*Given request*
Make an exact copy of the lines below.

***

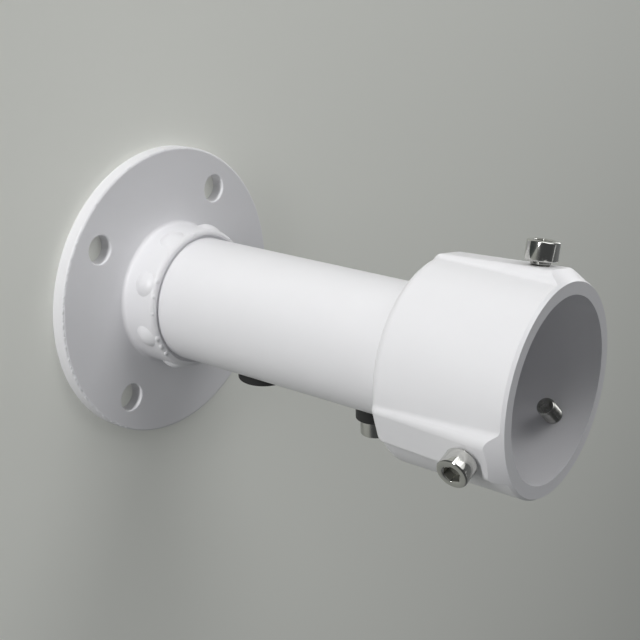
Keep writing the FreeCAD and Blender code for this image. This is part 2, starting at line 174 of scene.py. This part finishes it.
RIM_LUMPS = [
    # degrees round the collar, radius in mm, stretch round the collar
    (251, 1.0, 1.3), (264, 0.9, 1.1), (278, 0.8, 1.0), (301, 1.1, 1.2), (310, 1.05, 1.3),
    (319, 1.0, 1.2), (226, 0.7, 1.2), (196, 0.8, 1.1), (20, 0.9, 1.2), (71, 0.8, 1.3),
    (108, 1.0, 1.1), (150, 0.8, 1.2),
]
RIM_RADIUS = 24.2
RIM_LEVEL = 18.45
LUMP_FLATNESS = 0.6
# small lumps on the front edge of the flange, most of them on one side: mm and degrees
EDGE_RADIUS = 52.15
EDGE_LEVEL = 4.4
EDGE_LUMPS = 86
ROUGH_LUMPS = 62
ROUGH_FROM, ROUGH_TURN = 244, 96


def lump_piece(name, lumps, distance, level):
    """Lumps under the coat, round the foot at a distance and a level in mm.

    Each lump is its turn in degrees, its radius in mm and its stretch round the foot.
    """
    shape = bmesh.new()
    for turn, radius, stretch in lumps:
        angle = math.radians(turn)
        place = Matrix.Translation(Vector((distance * math.cos(angle),
                                           distance * math.sin(angle), level)) * MM)
        form = Matrix.Rotation(angle, 4, "Z") @ Matrix.Diagonal((1, stretch, LUMP_FLATNESS, 1))
        bmesh.ops.create_icosphere(shape, subdivisions=3, radius=radius * MM,
                                   matrix=place @ form)
    for face in shape.faces:
        face.smooth = True
    mesh = bpy.data.meshes.new(name)
    shape.to_mesh(mesh)
    shape.free()
    mesh.materials.append(foot_coat)
    return place_in_scene(name, mesh)


rim_lumps = lump_piece("rim_lumps", RIM_LUMPS, RIM_RADIUS, RIM_LEVEL)
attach(rim_lumps, "root")

scattered = []
for number in range(EDGE_LUMPS):
    share = number * 0.618 % 1
    turn = ROUGH_FROM + ROUGH_TURN * share if number < ROUGH_LUMPS else 360 * share
    scattered.append((turn, 0.48 + 0.11 * math.sin(number * 2.3), 1.6 + 0.7 * math.sin(number)))
edge_lumps = lump_piece("edge_lumps", scattered, EDGE_RADIUS, EDGE_LEVEL)
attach(edge_lumps, "root")

WELD_DISTANCE = 0.0005 * MM
SHARP_CORNER = math.radians(35)
# the coat in the open ring: radius and level in mm, once round its section
COAT_BEAD_SECTION = [(22.0, 17.2), (23.4, 17.2), (23.4, 18.5), (23.2, 18.22), (22.95, 18.05),
                     (22.7, 18.0), (22.45, 18.05), (22.2, 18.22), (22.0, 18.5)]
BEAD_SIDES = 180


def plain_ring(radius, level):
    """A round ring of a turned piece: its radius and level in mm at any angle."""
    return lambda angle: (radius, level)


def turned_mesh(name, rings, sides):
    """A mesh about Z through rings, each a function from an angle to radius and level in mm."""
    points, faces = [], []
    for ring in rings:
        for side in range(sides):
            angle = math.tau * side / sides
            radius, level = ring(angle)
            points.append((radius * math.cos(angle) * MM, radius * math.sin(angle) * MM,
                           level * MM))
    for start in range(0, (len(rings) - 1) * sides, sides):
        for side in range(sides):
            ahead = (side + 1) % sides
            faces.append((start + side, start + sides + side, start + sides + ahead,
                          start + ahead))
    mesh = bpy.data.meshes.new(name)
    mesh.from_pydata(points, [], faces)
    mesh.validate()
    return mesh


def smooth_turned(mesh):
    """Weld a turned mesh and smooth it everywhere but at its corners."""
    shape = bmesh.new()
    shape.from_mesh(mesh)
    bmesh.ops.remove_doubles(shape, verts=shape.verts, dist=WELD_DISTANCE)
    bmesh.ops.recalc_face_normals(shape, faces=shape.faces)
    for face in shape.faces:
        face.smooth = True
    for edge in shape.edges:
        edge.smooth = len(edge.link_faces) < 2 or edge.calc_face_angle(0) < SHARP_CORNER
    shape.to_mesh(mesh)
    shape.free()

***

*Exercise response*
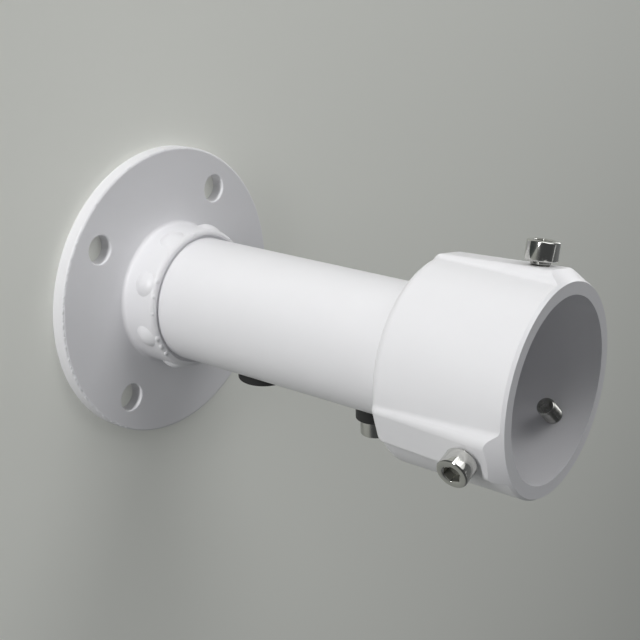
Keep writing the FreeCAD and Blender code for this image. This is part 2, starting at line 174 of scene.py. This part finishes it.
RIM_LUMPS = [
    # degrees round the collar, radius in mm, stretch round the collar
    (251, 1.0, 1.3), (264, 0.9, 1.1), (278, 0.8, 1.0), (301, 1.1, 1.2), (310, 1.05, 1.3),
    (319, 1.0, 1.2), (226, 0.7, 1.2), (196, 0.8, 1.1), (20, 0.9, 1.2), (71, 0.8, 1.3),
    (108, 1.0, 1.1), (150, 0.8, 1.2),
]
RIM_RADIUS = 24.2
RIM_LEVEL = 18.45
LUMP_FLATNESS = 0.6
# small lumps on the front edge of the flange, most of them on one side: mm and degrees
EDGE_RADIUS = 52.15
EDGE_LEVEL = 4.4
EDGE_LUMPS = 86
ROUGH_LUMPS = 62
ROUGH_FROM, ROUGH_TURN = 244, 96


def lump_piece(name, lumps, distance, level):
    """Lumps under the coat, round the foot at a distance and a level in mm.

    Each lump is its turn in degrees, its radius in mm and its stretch round the foot.
    """
    shape = bmesh.new()
    for turn, radius, stretch in lumps:
        angle = math.radians(turn)
        place = Matrix.Translation(Vector((distance * math.cos(angle),
                                           distance * math.sin(angle), level)) * MM)
        form = Matrix.Rotation(angle, 4, "Z") @ Matrix.Diagonal((1, stretch, LUMP_FLATNESS, 1))
        bmesh.ops.create_icosphere(shape, subdivisions=3, radius=radius * MM,
                                   matrix=place @ form)
    for face in shape.faces:
        face.smooth = True
    mesh = bpy.data.meshes.new(name)
    shape.to_mesh(mesh)
    shape.free()
    mesh.materials.append(foot_coat)
    return place_in_scene(name, mesh)


rim_lumps = lump_piece("rim_lumps", RIM_LUMPS, RIM_RADIUS, RIM_LEVEL)
attach(rim_lumps, "root")

scattered = []
for number in range(EDGE_LUMPS):
    share = number * 0.618 % 1
    turn = ROUGH_FROM + ROUGH_TURN * share if number < ROUGH_LUMPS else 360 * share
    scattered.append((turn, 0.48 + 0.11 * math.sin(number * 2.3), 1.6 + 0.7 * math.sin(number)))
edge_lumps = lump_piece("edge_lumps", scattered, EDGE_RADIUS, EDGE_LEVEL)
attach(edge_lumps, "root")

WELD_DISTANCE = 0.0005 * MM
SHARP_CORNER = math.radians(35)
# the coat in the open ring: radius and level in mm, once round its section
COAT_BEAD_SECTION = [(22.0, 17.2), (23.4, 17.2), (23.4, 18.5), (23.2, 18.22), (22.95, 18.05),
                     (22.7, 18.0), (22.45, 18.05), (22.2, 18.22), (22.0, 18.5)]
BEAD_SIDES = 180


def plain_ring(radius, level):
    """A round ring of a turned piece: its radius and level in mm at any angle."""
    return lambda angle: (radius, level)


def turned_mesh(name, rings, sides):
    """A mesh about Z through rings, each a function from an angle to radius and level in mm."""
    points, faces = [], []
    for ring in rings:
        for side in range(sides):
            angle = math.tau * side / sides
            radius, level = ring(angle)
            points.append((radius * math.cos(angle) * MM, radius * math.sin(angle) * MM,
                           level * MM))
    for start in range(0, (len(rings) - 1) * sides, sides):
        for side in range(sides):
            ahead = (side + 1) % sides
            faces.append((start + side, start + sides + side, start + sides + ahead,
                          start + ahead))
    mesh = bpy.data.meshes.new(name)
    mesh.from_pydata(points, [], faces)
    mesh.validate()
    return mesh


def smooth_turned(mesh):
    """Weld a turned mesh and smooth it everywhere but at its corners."""
    shape = bmesh.new()
    shape.from_mesh(mesh)
    bmesh.ops.remove_doubles(shape, verts=shape.verts, dist=WELD_DISTANCE)
    bmesh.ops.recalc_face_normals(shape, faces=shape.faces)
    for face in shape.faces:
        face.smooth = True
    for edge in shape.edges:
        edge.smooth = len(edge.link_faces) < 2 or edge.calc_face_angle(0) < SHARP_CORNER
    shape.to_mesh(mesh)
    shape.free()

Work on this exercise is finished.